* _Your instructions_: Filter the entries below, keeping every line that has the word "code".

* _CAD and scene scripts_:
►

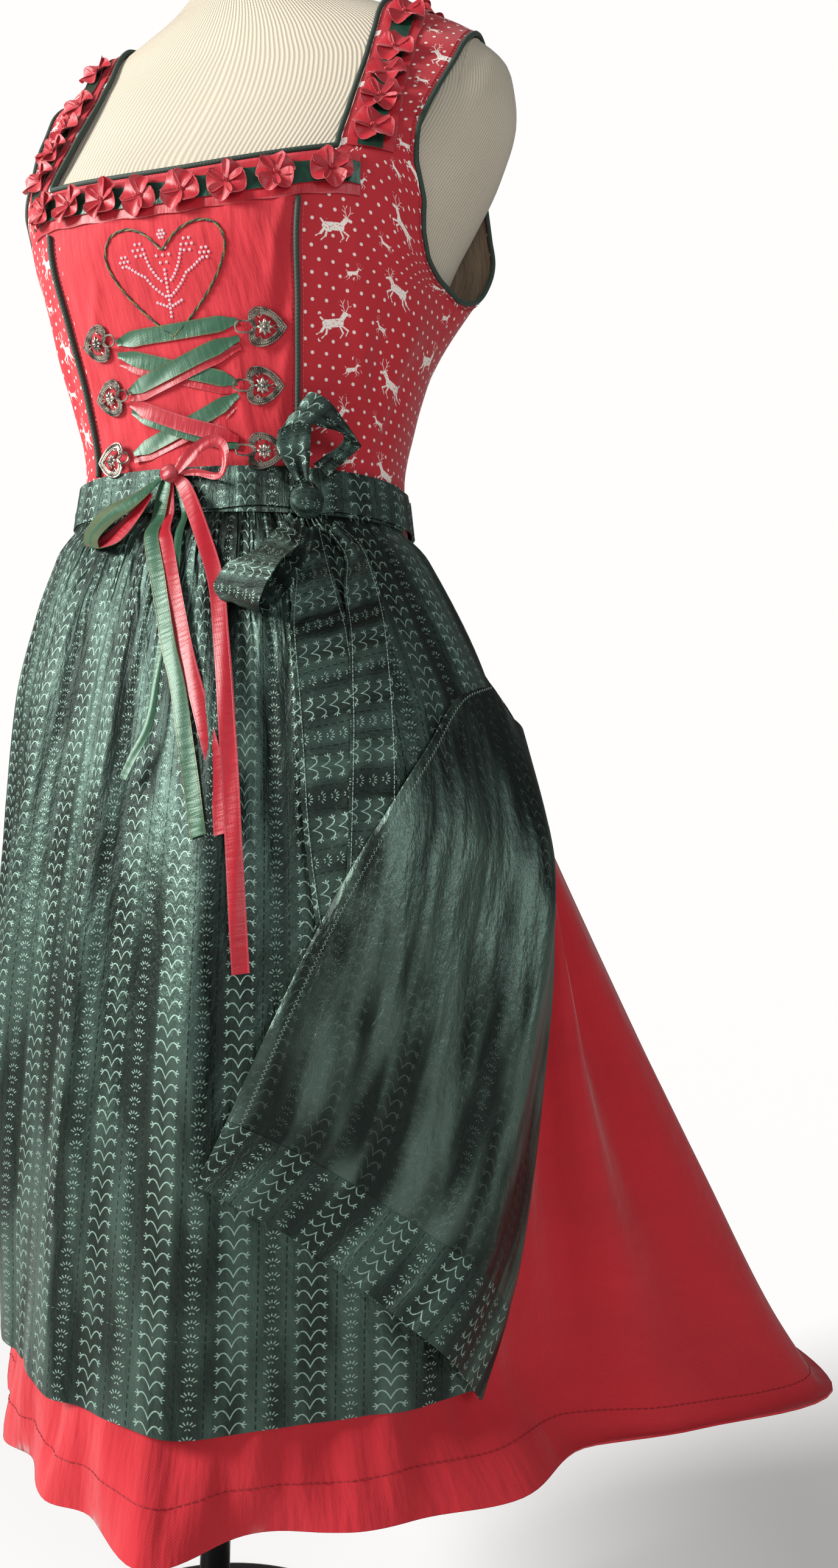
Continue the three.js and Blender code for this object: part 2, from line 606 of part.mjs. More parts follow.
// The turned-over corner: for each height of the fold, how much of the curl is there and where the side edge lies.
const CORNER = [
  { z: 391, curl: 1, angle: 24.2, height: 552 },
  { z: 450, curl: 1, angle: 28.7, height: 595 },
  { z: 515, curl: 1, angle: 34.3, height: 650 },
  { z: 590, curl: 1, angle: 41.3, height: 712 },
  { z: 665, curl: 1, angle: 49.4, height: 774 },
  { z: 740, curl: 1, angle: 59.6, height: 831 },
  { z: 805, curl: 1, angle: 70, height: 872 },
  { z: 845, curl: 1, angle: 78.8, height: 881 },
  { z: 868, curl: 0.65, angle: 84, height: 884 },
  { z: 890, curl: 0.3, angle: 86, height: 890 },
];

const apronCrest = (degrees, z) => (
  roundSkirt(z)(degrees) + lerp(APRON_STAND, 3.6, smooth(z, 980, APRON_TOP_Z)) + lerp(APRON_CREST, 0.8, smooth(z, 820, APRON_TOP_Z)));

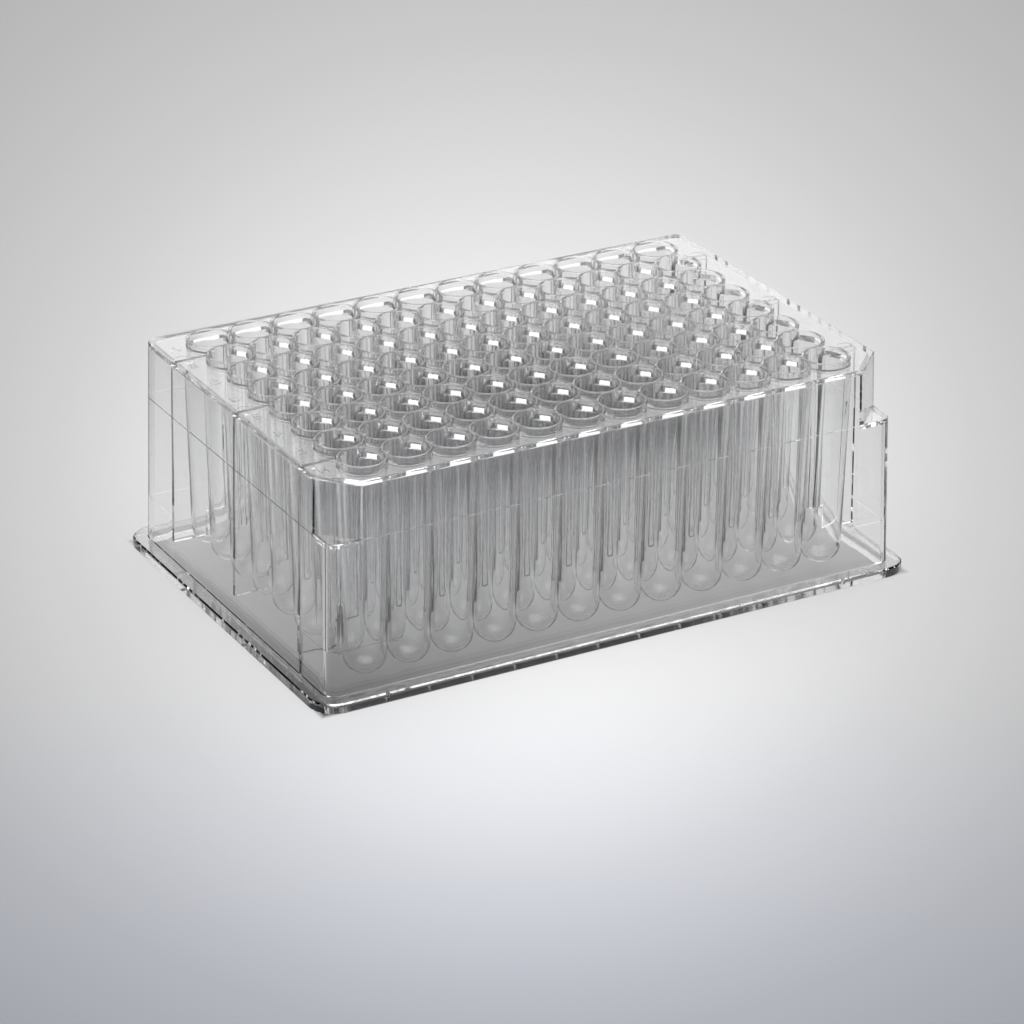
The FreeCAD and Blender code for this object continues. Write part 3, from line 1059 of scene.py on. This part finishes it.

◄

* _Exercise result_:
Continue the three.js and Blender code for this object: part 2, from line 606 of part.mjs. More parts follow.
The FreeCAD and Blender code for this object continues. Write part 3, from line 1059 of scene.py on. This part finishes it.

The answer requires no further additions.